When should range partitioning replace hash partitioning?

Use range for time-series data, sequential logs, and range-bound analytical queries where temporal pruning and ordered archival are the dominant access patterns. Hash routing algorithms are preferable when writes must distribute uniformly and queries access data by point lookup rather than range β€” for example, a user-session store keyed on session ID with no time-bounded scan requirement.

How do I prevent partition bloat during high-write periods?

Implement interval-based auto-creation at least two periods ahead of the current boundary, monitor partition sizes via the system catalog query in the failure modes section above, and offload cold data to archival storage using DETACH PARTITION CONCURRENTLY. Tune autovacuum_vacuum_scale_factor and autovacuum_analyze_scale_factor on the active partition to values smaller than the table default (e.g. 0.01 and 0.005 respectively) so dead tuples are reclaimed more aggressively.

Can I combine range partitioning with a secondary partitioning dimension?

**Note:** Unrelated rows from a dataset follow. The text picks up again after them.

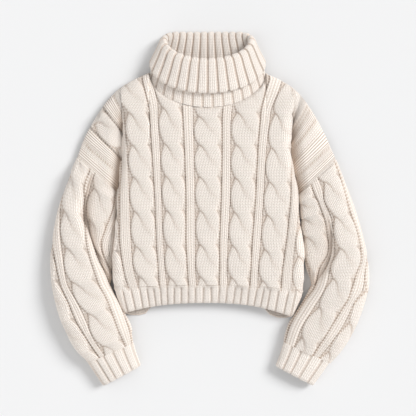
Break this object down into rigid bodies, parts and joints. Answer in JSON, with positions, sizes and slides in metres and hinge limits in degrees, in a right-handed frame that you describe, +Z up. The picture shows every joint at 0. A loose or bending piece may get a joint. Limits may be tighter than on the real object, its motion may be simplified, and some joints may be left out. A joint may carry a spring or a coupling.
{
  "type": "cropped knit sweater",
  "caption": "Cropped chunky cable-knit jumper laid flat, with a folded ribbed polo neck, drop shoulders, bent wide sleeves, ribbed cuffs and hem.",
  "frame": {"origin": "on the surface that the jumper lies on, under the middle of its outline", "axes": "+Z up out of the front, +Y towards the neck, +X to the viewer's right when looking down on the front"},
  "size_m": [0.667, 0.7412, 0.06],
  "materials": {
    "cable_knit": "matt cream wool, cable-knitted",
    "plain_knit": "matt cream wool, knitted",
    "rib_knit": "matt cream wool, ribbed"
  },
  "bodies": {
    "root": {"front": "cable_knit", "back": "plain_knit", "sleeve_left": "cable_knit", "sleeve_right": "cable_knit", "cuff_left": "rib_knit", "cuff_right": "rib_knit", "hem_rib": "rib_knit", "collar": "rib_knit"}
  },
  "joints": []
}
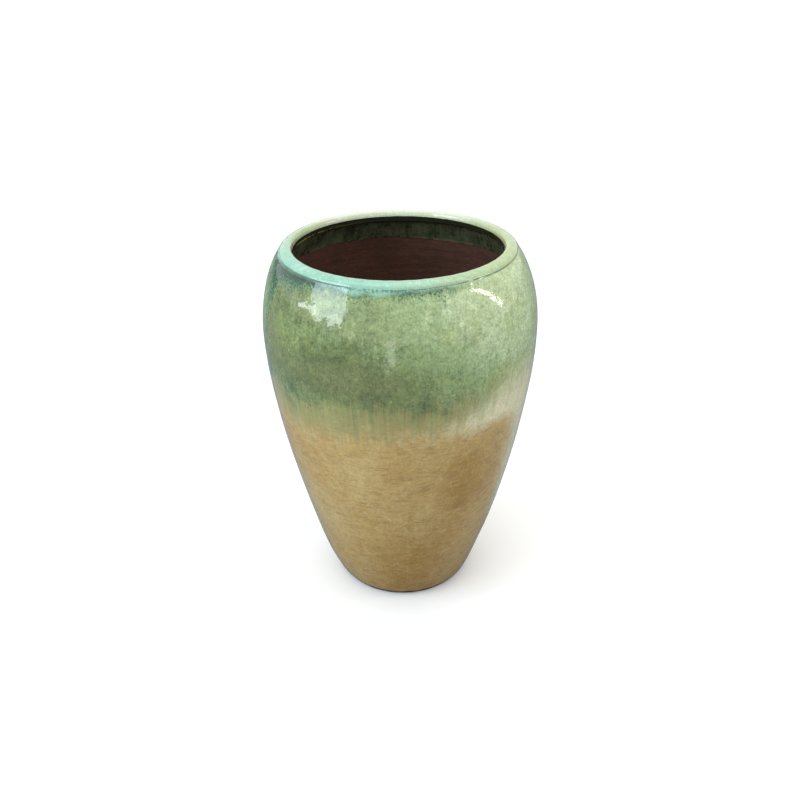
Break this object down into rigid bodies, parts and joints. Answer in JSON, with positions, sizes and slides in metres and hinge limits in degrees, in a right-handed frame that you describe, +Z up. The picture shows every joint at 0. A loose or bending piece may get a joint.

Yes. PostgreSQL supports sub-partitioning: define a child table as itself PARTITION BY HASH (sensor_id) or PARTITION BY LIST (region). This routes writes across multiple leaf-level tables within each time range, eliminating the single-partition write hotspot while preserving time-bounded pruning. The trade-off is a larger child-table count and more complex automation DDL. For multi-tenant deployments, a composite key of (tenant_id, event_ts) partitioned first by list on tenant_id and sub-partitioned by range on event_ts is a common pattern covered in use case mapping for partition strategies.